On the outside of Burpelson Air Force Base where an attack is about to begin, guard soldiers view approaching trucks of soldiers through their binoculars - [filmed by Kubrick in grainy, documentary style, often with a handheld camera.] They believe Ripper's admonition about Communist infiltration, accepting the fact that they are going to fight Russians disguised as Americans: "You sure gotta hand it to those Commies...Gee, those trucks sure look like the real thing, don't they?...I wonder where they got 'em from?...Probably bought them from the Army as war surplus...OK. Open up at 200 yards." The firefight battle - of American troops against Americans - commences between guards with machine guns in the foreground against their own troops in the distance. In Ripper's office, Mandrake and Ripper listen to the gunfire in silence.

In the War Room, the President calls the drunken Soviet premier Kissof on the Hotline. (The Soviet premier, Dmitri Kissof, is never seen on-camera.) In a brilliant, memorable monologue, the self-assured President has difficulty getting to the point while describing the critical state of affairs in a delicate way. He speaks to the Premier as if he were placating a juvenile. During the call, General Turgidson reacts to the President's bowing-and-scraping with disbelief:

Hello? Uh, hello? Hello, Dmitri? Listen, I can't hear too well, do you suppose you could turn the music down just a little? Oh, that's much better. Yes. Fine, I can hear you now, Dmitri. Clear and plain and coming through fine.
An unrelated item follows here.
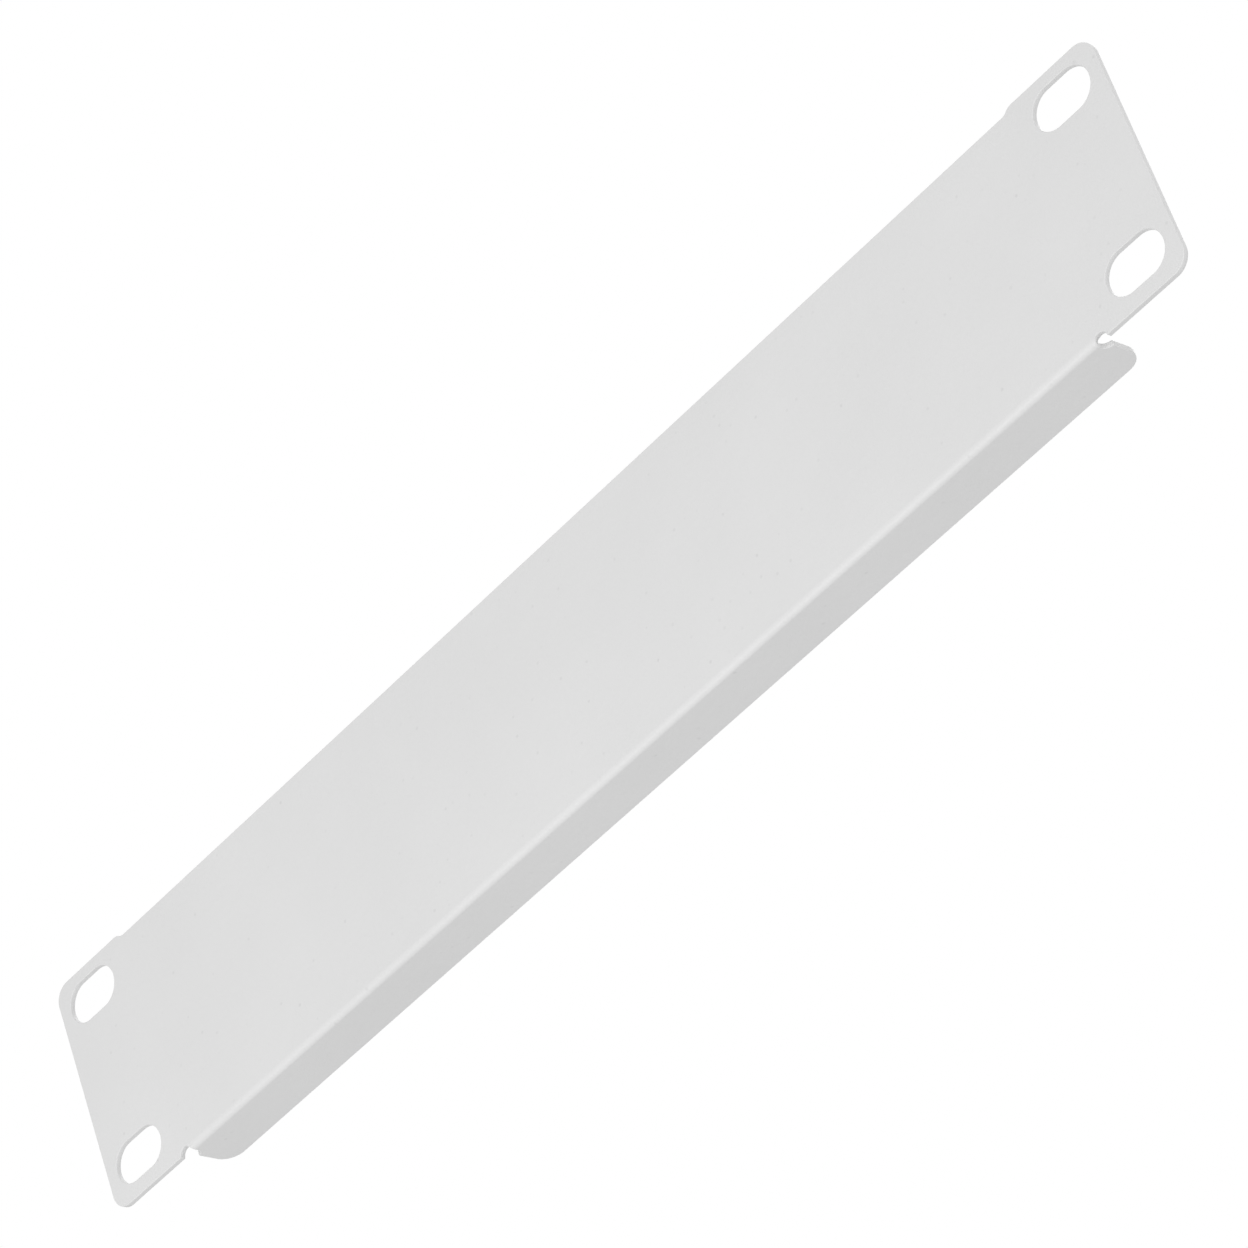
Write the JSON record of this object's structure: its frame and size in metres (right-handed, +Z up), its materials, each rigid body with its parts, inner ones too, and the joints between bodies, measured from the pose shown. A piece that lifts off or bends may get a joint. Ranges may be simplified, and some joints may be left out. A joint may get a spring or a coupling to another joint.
{
  "type": "rack blanking panel",
  "caption": "Flat sheet-metal cover for an empty space in a ten-inch rack, with slotted ears and a shallow flange folded back along its lower edge",
  "frame": {"origin": "the middle of the four slots, on the rear face of the ears, where the panel lies against the rack's rails", "axes": "X along the width, Z up, +Y back into the rack; the front face looks towards -Y and the flange goes back along +Y at the bottom"},
  "size_m": [0.253, 0.0099, 0.044],
  "materials": {
    "coated_sheet": "light grey powder coat, satin with a fine texture"
  },
  "bodies": {
    "root": {"blanking_panel": "coated_sheet"}
  },
  "joints": []
}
I'm coming through fine too, eh? Good, then. Well then, as you say we're both coming through fine. Good. Well, it's good that you're fine, and - and I'm fine. I agree with you. It's great to be fine. (Laughs)

Now then, Dmitri, you know how we've always talked about the possibility of something going wrong with the bomb. The BOMB, Dmitri. The hydrogen bomb. Well now, what happened is, uh, one of our base commanders, he had a sort of, well, he went a little funny in the head. You know. Just a little...funny. And uh, he went and did a silly thing. Well, I'll tell you what he did, he ordered his attack your country. Well, let me finish, Dmitri. Let me finish, Dmitri.

Well, listen, how do you think I feel about it? Can you imagine how I feel about it, Dmitri? Why do you think I'm calling you? Just to say hello?

Of course I like to speak to you. Of course I like to say hello. Not now, but any time, Dmitri. I'm just calling up to tell you something terrible has happened.

It's a friendly call. Of course it's a friendly call. Listen, if it wasn't friendly, you probably wouldn't have even got it. They will not reach their targets for at least another hour.

Muffley offers to give the Russian air staff at the Omsk People's Central Air Defense Headquarters "a complete rundown on the targets, the flight plans, and the defensive systems of the planes," and "if we're unable to recall the planes...we're just gonna have to help you destroy them." Muffley is instructed to call the Omsk Defense Headquarters. He asks the Soviet premier for the phone number. Because the premier has forgotten the telephone number, he suggests that the American President try Omsk information.

The phone call concludes with endless apologies:

...I'm sorry too, Dmitri. I'm very sorry. (Listens)

All right! You're sorrier than I am! But I am sorry as well. I am as sorry as you are Dmitri. Don't say that you're the more sorry than I am, because I am capable of being just as sorry as you are. So we're both sorry, alright? All right.

The Russian ambassador, who takes the phone and speaks in Russian to the premier for a few moments, gasps in alarm, and rests the phone on the table:

The fools...the mad fools...The Doomsday Machine...A device which will destroy all human and animal life on earth.